- **DATA SEGMENT**:
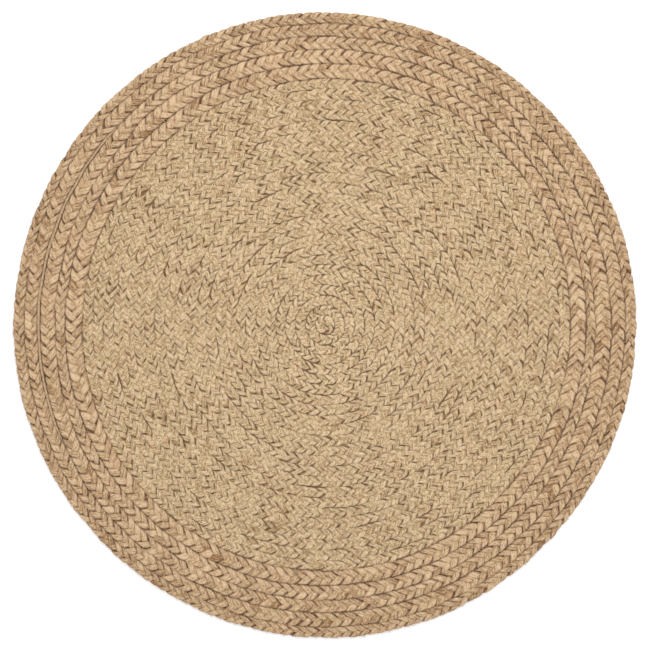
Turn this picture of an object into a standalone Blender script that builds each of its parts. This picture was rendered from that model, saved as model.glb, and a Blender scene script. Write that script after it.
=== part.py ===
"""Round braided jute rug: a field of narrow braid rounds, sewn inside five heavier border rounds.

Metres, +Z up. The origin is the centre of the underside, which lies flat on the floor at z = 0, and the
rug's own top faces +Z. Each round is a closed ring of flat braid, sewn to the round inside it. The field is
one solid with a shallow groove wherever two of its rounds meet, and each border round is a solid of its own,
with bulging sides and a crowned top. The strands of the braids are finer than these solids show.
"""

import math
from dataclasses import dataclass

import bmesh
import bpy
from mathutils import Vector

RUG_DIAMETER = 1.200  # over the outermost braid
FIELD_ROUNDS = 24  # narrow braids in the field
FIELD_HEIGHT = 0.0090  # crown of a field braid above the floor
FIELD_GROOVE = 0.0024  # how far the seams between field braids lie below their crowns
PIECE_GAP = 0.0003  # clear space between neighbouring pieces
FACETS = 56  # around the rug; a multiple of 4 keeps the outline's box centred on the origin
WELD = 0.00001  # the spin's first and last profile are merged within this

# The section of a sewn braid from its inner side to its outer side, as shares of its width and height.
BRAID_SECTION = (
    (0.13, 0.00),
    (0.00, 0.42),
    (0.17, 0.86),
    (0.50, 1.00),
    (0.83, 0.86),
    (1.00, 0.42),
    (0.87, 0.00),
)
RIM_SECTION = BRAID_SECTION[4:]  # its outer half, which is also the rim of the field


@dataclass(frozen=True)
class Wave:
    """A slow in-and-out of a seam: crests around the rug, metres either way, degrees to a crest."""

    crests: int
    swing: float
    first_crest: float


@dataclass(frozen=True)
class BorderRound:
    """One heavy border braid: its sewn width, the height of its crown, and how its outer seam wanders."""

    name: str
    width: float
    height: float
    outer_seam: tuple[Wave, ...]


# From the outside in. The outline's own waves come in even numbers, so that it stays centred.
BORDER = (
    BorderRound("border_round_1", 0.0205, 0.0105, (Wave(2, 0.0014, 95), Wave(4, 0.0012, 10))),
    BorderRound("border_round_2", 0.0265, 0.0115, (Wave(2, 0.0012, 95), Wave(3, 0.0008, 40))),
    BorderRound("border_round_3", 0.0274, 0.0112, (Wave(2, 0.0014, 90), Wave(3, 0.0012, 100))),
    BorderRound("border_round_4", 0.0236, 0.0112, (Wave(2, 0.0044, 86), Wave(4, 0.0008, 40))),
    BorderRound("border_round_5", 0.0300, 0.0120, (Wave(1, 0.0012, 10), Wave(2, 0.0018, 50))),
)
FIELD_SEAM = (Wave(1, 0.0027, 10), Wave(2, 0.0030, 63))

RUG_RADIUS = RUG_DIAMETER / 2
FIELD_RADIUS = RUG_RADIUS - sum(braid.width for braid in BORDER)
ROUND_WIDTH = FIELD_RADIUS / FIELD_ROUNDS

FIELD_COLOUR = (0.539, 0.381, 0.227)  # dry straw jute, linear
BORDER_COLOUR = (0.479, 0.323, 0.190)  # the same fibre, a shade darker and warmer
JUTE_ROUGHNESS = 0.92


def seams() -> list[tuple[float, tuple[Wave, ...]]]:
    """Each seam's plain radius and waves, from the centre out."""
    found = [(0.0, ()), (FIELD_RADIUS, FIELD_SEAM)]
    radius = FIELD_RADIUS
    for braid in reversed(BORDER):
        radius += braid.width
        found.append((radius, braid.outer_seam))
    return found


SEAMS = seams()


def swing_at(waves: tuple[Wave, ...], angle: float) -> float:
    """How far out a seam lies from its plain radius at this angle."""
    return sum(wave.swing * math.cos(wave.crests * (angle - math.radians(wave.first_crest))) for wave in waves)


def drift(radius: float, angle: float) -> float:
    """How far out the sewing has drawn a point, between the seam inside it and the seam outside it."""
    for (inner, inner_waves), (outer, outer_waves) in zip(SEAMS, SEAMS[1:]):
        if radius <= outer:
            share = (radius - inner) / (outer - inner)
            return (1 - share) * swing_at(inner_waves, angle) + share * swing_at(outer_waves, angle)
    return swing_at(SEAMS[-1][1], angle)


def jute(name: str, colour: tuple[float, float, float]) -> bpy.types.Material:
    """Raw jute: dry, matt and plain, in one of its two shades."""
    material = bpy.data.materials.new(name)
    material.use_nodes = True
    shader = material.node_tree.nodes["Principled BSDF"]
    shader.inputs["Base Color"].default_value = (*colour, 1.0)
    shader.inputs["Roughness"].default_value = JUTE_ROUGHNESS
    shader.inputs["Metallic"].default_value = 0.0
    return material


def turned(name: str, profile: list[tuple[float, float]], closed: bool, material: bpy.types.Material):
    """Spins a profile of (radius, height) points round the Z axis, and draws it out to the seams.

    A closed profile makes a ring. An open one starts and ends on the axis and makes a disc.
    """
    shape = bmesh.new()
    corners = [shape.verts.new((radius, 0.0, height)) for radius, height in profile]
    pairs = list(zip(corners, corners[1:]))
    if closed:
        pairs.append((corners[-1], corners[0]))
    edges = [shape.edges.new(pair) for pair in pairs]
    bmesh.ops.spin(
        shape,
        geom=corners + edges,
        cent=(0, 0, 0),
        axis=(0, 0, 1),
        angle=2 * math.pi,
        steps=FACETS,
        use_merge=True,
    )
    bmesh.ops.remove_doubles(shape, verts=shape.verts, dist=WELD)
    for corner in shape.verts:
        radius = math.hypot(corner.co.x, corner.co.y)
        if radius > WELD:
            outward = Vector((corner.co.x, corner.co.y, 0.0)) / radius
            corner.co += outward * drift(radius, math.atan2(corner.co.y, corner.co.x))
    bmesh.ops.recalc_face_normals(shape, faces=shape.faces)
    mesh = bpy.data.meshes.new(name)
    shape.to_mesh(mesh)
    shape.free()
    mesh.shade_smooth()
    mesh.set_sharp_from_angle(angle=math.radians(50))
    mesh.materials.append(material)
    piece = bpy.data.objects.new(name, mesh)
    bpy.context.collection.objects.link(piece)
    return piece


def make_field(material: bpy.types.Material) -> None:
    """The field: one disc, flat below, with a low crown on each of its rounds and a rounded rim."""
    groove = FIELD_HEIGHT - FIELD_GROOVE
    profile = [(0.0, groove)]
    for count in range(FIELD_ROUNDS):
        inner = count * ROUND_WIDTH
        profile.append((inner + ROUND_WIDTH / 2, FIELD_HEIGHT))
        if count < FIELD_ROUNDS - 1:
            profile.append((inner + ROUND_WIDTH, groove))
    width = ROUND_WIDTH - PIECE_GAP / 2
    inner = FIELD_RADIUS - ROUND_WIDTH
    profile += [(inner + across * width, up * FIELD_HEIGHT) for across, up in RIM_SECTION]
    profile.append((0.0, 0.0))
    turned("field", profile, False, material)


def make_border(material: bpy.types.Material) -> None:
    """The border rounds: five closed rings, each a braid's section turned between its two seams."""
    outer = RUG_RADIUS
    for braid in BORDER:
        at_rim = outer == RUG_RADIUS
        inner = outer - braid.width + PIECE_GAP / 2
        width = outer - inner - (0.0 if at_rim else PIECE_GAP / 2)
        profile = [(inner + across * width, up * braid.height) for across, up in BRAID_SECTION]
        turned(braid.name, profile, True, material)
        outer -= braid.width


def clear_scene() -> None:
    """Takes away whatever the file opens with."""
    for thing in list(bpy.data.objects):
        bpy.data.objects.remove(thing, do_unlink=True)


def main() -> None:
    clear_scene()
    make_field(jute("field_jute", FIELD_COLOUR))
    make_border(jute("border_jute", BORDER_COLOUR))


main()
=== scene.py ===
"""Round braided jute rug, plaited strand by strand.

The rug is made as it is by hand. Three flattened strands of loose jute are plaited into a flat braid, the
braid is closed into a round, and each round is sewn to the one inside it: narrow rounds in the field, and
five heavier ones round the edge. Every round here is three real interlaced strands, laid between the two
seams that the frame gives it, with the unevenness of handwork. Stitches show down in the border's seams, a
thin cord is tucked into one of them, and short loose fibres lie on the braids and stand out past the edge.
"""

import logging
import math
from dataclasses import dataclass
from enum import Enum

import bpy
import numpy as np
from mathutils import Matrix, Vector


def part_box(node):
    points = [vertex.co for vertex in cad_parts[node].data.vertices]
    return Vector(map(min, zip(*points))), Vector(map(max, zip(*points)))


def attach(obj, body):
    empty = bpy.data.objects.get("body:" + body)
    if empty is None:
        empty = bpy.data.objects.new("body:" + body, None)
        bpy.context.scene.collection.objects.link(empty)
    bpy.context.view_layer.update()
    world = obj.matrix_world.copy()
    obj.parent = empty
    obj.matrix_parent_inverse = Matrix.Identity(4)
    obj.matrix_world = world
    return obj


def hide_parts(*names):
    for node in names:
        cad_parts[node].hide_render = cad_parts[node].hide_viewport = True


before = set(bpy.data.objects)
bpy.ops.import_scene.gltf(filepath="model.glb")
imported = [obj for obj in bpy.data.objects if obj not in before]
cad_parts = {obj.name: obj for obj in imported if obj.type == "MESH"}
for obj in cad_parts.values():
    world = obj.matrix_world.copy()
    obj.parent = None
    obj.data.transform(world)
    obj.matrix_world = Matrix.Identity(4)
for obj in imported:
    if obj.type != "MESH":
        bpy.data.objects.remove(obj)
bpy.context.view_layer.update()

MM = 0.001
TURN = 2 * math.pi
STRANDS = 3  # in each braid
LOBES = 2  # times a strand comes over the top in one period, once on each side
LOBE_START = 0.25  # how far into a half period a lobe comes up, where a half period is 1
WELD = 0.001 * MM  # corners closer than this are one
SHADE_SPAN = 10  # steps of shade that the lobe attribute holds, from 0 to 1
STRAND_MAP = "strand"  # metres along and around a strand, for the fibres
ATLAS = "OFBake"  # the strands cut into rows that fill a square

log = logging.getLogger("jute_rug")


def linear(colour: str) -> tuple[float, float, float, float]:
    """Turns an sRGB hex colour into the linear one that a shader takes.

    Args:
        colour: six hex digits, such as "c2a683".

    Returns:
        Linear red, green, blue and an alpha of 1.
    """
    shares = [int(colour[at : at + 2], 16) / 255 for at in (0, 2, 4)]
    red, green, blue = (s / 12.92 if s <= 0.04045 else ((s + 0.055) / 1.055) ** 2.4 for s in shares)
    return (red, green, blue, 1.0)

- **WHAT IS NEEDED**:
Within the listing above, extract exactly the lines from the line with "def main() ->" to the line with "points = [vertex.co", the two named lines included, and no others.

- **RESULT FOR THIS TASK**:
def main() -> None:
    clear_scene()
    make_field(jute("field_jute", FIELD_COLOUR))
    make_border(jute("border_jute", BORDER_COLOUR))


main()
=== scene.py ===
"""Round braided jute rug, plaited strand by strand.

The rug is made as it is by hand. Three flattened strands of loose jute are plaited into a flat braid, the
braid is closed into a round, and each round is sewn to the one inside it: narrow rounds in the field, and
five heavier ones round the edge. Every round here is three real interlaced strands, laid between the two
seams that the frame gives it, with the unevenness of handwork. Stitches show down in the border's seams, a
thin cord is tucked into one of them, and short loose fibres lie on the braids and stand out past the edge.
"""

import logging
import math
from dataclasses import dataclass
from enum import Enum

import bpy
import numpy as np
from mathutils import Matrix, Vector


def part_box(node):
    points = [vertex.co for vertex in cad_parts[node].data.vertices]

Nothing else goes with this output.